Work to complete: Copy each line of the listing below exactly.

Given information:
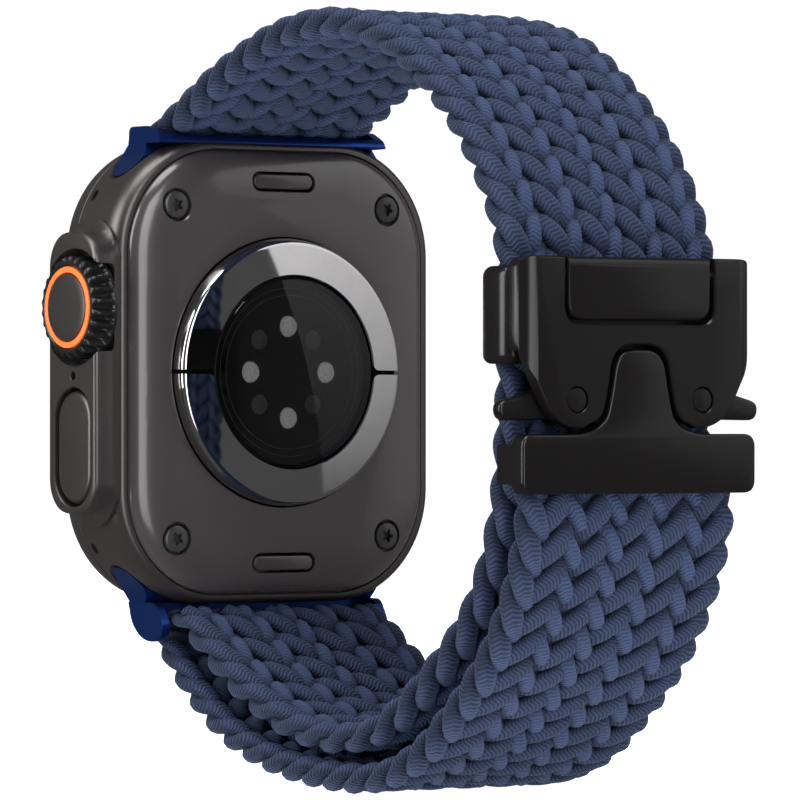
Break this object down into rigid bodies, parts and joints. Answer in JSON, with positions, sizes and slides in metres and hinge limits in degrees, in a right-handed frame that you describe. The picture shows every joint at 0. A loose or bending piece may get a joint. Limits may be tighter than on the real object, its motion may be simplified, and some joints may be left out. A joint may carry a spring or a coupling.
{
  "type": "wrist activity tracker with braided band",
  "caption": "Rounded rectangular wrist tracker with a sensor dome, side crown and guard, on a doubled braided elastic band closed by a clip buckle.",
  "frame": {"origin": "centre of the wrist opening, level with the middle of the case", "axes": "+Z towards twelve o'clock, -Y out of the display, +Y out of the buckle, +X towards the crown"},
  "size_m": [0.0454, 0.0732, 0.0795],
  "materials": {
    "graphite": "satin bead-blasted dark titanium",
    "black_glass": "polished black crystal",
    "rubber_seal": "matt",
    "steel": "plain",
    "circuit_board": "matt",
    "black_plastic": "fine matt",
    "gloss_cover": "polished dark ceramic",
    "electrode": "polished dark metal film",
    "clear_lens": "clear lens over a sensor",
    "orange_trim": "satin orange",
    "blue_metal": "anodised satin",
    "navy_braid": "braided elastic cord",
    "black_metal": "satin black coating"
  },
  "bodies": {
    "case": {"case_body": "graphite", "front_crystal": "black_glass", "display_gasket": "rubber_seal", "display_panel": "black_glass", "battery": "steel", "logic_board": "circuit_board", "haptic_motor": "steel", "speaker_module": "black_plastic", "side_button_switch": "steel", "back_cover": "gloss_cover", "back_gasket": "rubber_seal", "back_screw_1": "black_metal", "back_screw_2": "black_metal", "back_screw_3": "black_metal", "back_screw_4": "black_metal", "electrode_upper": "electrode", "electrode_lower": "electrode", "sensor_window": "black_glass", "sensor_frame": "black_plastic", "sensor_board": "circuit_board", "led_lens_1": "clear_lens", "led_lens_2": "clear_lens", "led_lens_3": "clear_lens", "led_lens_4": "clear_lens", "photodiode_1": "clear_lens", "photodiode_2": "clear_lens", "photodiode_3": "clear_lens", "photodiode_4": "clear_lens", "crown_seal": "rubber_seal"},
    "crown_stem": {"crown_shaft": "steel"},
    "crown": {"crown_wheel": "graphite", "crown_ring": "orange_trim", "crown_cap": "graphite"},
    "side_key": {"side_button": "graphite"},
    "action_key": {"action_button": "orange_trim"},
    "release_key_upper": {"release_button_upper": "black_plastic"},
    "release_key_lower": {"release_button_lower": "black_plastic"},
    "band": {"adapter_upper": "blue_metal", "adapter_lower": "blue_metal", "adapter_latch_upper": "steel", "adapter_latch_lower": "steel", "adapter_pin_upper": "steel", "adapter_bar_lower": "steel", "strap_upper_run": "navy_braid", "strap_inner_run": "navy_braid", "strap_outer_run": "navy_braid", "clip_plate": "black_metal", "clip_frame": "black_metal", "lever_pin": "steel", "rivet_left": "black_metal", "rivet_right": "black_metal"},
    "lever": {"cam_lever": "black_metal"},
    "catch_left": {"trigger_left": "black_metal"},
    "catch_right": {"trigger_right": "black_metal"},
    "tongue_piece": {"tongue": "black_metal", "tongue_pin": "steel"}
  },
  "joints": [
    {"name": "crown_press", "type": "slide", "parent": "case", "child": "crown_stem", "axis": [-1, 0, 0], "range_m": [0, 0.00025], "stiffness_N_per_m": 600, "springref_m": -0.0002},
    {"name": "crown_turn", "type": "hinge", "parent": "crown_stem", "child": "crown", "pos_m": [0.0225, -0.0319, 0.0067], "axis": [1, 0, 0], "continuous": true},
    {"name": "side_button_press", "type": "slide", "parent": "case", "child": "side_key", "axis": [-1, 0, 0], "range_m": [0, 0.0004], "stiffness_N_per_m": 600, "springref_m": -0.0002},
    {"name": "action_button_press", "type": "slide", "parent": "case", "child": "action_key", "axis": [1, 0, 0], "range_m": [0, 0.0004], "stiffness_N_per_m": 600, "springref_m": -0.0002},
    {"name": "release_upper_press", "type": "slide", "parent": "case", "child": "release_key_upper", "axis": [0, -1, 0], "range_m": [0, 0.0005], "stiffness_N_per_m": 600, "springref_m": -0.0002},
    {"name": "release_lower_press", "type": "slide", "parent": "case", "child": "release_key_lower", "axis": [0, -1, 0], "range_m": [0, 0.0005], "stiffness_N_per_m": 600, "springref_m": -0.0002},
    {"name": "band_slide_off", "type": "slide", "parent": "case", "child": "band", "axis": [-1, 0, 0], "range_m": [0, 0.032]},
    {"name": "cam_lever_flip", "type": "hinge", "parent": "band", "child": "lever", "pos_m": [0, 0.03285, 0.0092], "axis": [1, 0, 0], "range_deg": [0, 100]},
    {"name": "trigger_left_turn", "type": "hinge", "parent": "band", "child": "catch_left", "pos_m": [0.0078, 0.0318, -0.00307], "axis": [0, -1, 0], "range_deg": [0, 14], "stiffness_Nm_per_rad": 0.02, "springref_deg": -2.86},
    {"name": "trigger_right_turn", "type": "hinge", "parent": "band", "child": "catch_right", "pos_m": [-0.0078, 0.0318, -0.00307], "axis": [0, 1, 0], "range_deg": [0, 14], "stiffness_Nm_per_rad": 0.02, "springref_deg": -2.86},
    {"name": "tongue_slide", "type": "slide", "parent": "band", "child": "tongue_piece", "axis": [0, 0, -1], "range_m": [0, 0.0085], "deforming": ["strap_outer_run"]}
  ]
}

Output below:
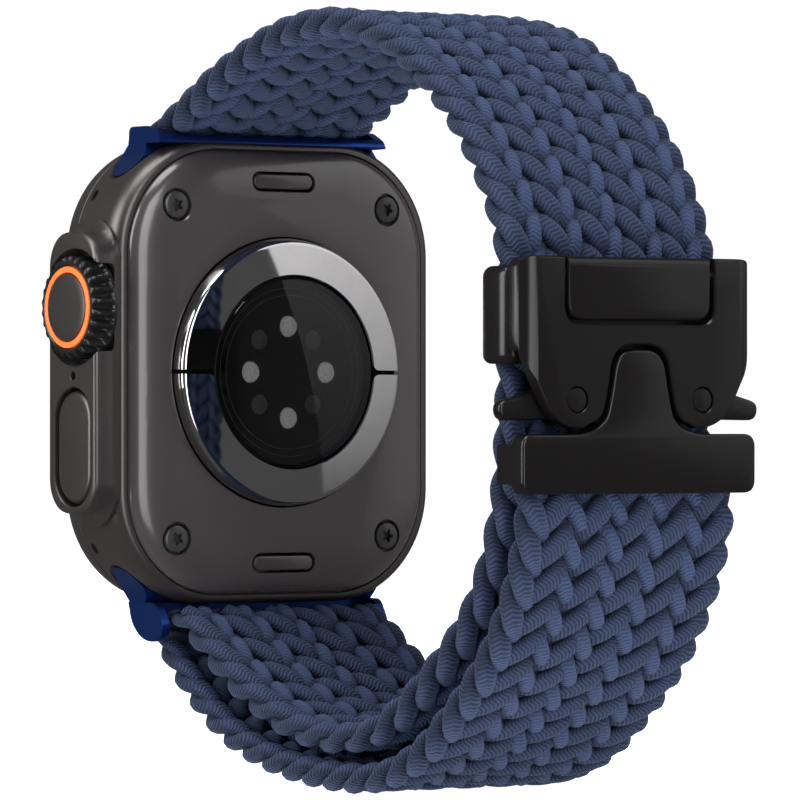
Break this object down into rigid bodies, parts and joints. Answer in JSON, with positions, sizes and slides in metres and hinge limits in degrees, in a right-handed frame that you describe. The picture shows every joint at 0. A loose or bending piece may get a joint. Limits may be tighter than on the real object, its motion may be simplified, and some joints may be left out. A joint may carry a spring or a coupling.
{
  "type": "wrist activity tracker with braided band",
  "caption": "Rounded rectangular wrist tracker with a sensor dome, side crown and guard, on a doubled braided elastic band closed by a clip buckle.",
  "frame": {"origin": "centre of the wrist opening, level with the middle of the case", "axes": "+Z towards twelve o'clock, -Y out of the display, +Y out of the buckle, +X towards the crown"},
  "size_m": [0.0454, 0.0732, 0.0795],
  "materials": {
    "graphite": "satin bead-blasted dark titanium",
    "black_glass": "polished black crystal",
    "rubber_seal": "matt",
    "steel": "plain",
    "circuit_board": "matt",
    "black_plastic": "fine matt",
    "gloss_cover": "polished dark ceramic",
    "electrode": "polished dark metal film",
    "clear_lens": "clear lens over a sensor",
    "orange_trim": "satin orange",
    "blue_metal": "anodised satin",
    "navy_braid": "braided elastic cord",
    "black_metal": "satin black coating"
  },
  "bodies": {
    "case": {"case_body": "graphite", "front_crystal": "black_glass", "display_gasket": "rubber_seal", "display_panel": "black_glass", "battery": "steel", "logic_board": "circuit_board", "haptic_motor": "steel", "speaker_module": "black_plastic", "side_button_switch": "steel", "back_cover": "gloss_cover", "back_gasket": "rubber_seal", "back_screw_1": "black_metal", "back_screw_2": "black_metal", "back_screw_3": "black_metal", "back_screw_4": "black_metal", "electrode_upper": "electrode", "electrode_lower": "electrode", "sensor_window": "black_glass", "sensor_frame": "black_plastic", "sensor_board": "circuit_board", "led_lens_1": "clear_lens", "led_lens_2": "clear_lens", "led_lens_3": "clear_lens", "led_lens_4": "clear_lens", "photodiode_1": "clear_lens", "photodiode_2": "clear_lens", "photodiode_3": "clear_lens", "photodiode_4": "clear_lens", "crown_seal": "rubber_seal"},
    "crown_stem": {"crown_shaft": "steel"},
    "crown": {"crown_wheel": "graphite", "crown_ring": "orange_trim", "crown_cap": "graphite"},
    "side_key": {"side_button": "graphite"},
    "action_key": {"action_button": "orange_trim"},
    "release_key_upper": {"release_button_upper": "black_plastic"},
    "release_key_lower": {"release_button_lower": "black_plastic"},
    "band": {"adapter_upper": "blue_metal", "adapter_lower": "blue_metal", "adapter_latch_upper": "steel", "adapter_latch_lower": "steel", "adapter_pin_upper": "steel", "adapter_bar_lower": "steel", "strap_upper_run": "navy_braid", "strap_inner_run": "navy_braid", "strap_outer_run": "navy_braid", "clip_plate": "black_metal", "clip_frame": "black_metal", "lever_pin": "steel", "rivet_left": "black_metal", "rivet_right": "black_metal"},
    "lever": {"cam_lever": "black_metal"},
    "catch_left": {"trigger_left": "black_metal"},
    "catch_right": {"trigger_right": "black_metal"},
    "tongue_piece": {"tongue": "black_metal", "tongue_pin": "steel"}
  },
  "joints": [
    {"name": "crown_press", "type": "slide", "parent": "case", "child": "crown_stem", "axis": [-1, 0, 0], "range_m": [0, 0.00025], "stiffness_N_per_m": 600, "springref_m": -0.0002},
    {"name": "crown_turn", "type": "hinge", "parent": "crown_stem", "child": "crown", "pos_m": [0.0225, -0.0319, 0.0067], "axis": [1, 0, 0], "continuous": true},
    {"name": "side_button_press", "type": "slide", "parent": "case", "child": "side_key", "axis": [-1, 0, 0], "range_m": [0, 0.0004], "stiffness_N_per_m": 600, "springref_m": -0.0002},
    {"name": "action_button_press", "type": "slide", "parent": "case", "child": "action_key", "axis": [1, 0, 0], "range_m": [0, 0.0004], "stiffness_N_per_m": 600, "springref_m": -0.0002},
    {"name": "release_upper_press", "type": "slide", "parent": "case", "child": "release_key_upper", "axis": [0, -1, 0], "range_m": [0, 0.0005], "stiffness_N_per_m": 600, "springref_m": -0.0002},
    {"name": "release_lower_press", "type": "slide", "parent": "case", "child": "release_key_lower", "axis": [0, -1, 0], "range_m": [0, 0.0005], "stiffness_N_per_m": 600, "springref_m": -0.0002},
    {"name": "band_slide_off", "type": "slide", "parent": "case", "child": "band", "axis": [-1, 0, 0], "range_m": [0, 0.032]},
    {"name": "cam_lever_flip", "type": "hinge", "parent": "band", "child": "lever", "pos_m": [0, 0.03285, 0.0092], "axis": [1, 0, 0], "range_deg": [0, 100]},
    {"name": "trigger_left_turn", "type": "hinge", "parent": "band", "child": "catch_left", "pos_m": [0.0078, 0.0318, -0.00307], "axis": [0, -1, 0], "range_deg": [0, 14], "stiffness_Nm_per_rad": 0.02, "springref_deg": -2.86},
    {"name": "trigger_right_turn", "type": "hinge", "parent": "band", "child": "catch_right", "pos_m": [-0.0078, 0.0318, -0.00307], "axis": [0, 1, 0], "range_deg": [0, 14], "stiffness_Nm_per_rad": 0.02, "springref_deg": -2.86},
    {"name": "tongue_slide", "type": "slide", "parent": "band", "child": "tongue_piece", "axis": [0, 0, -1], "range_m": [0, 0.0085], "deforming": ["strap_outer_run"]}
  ]
}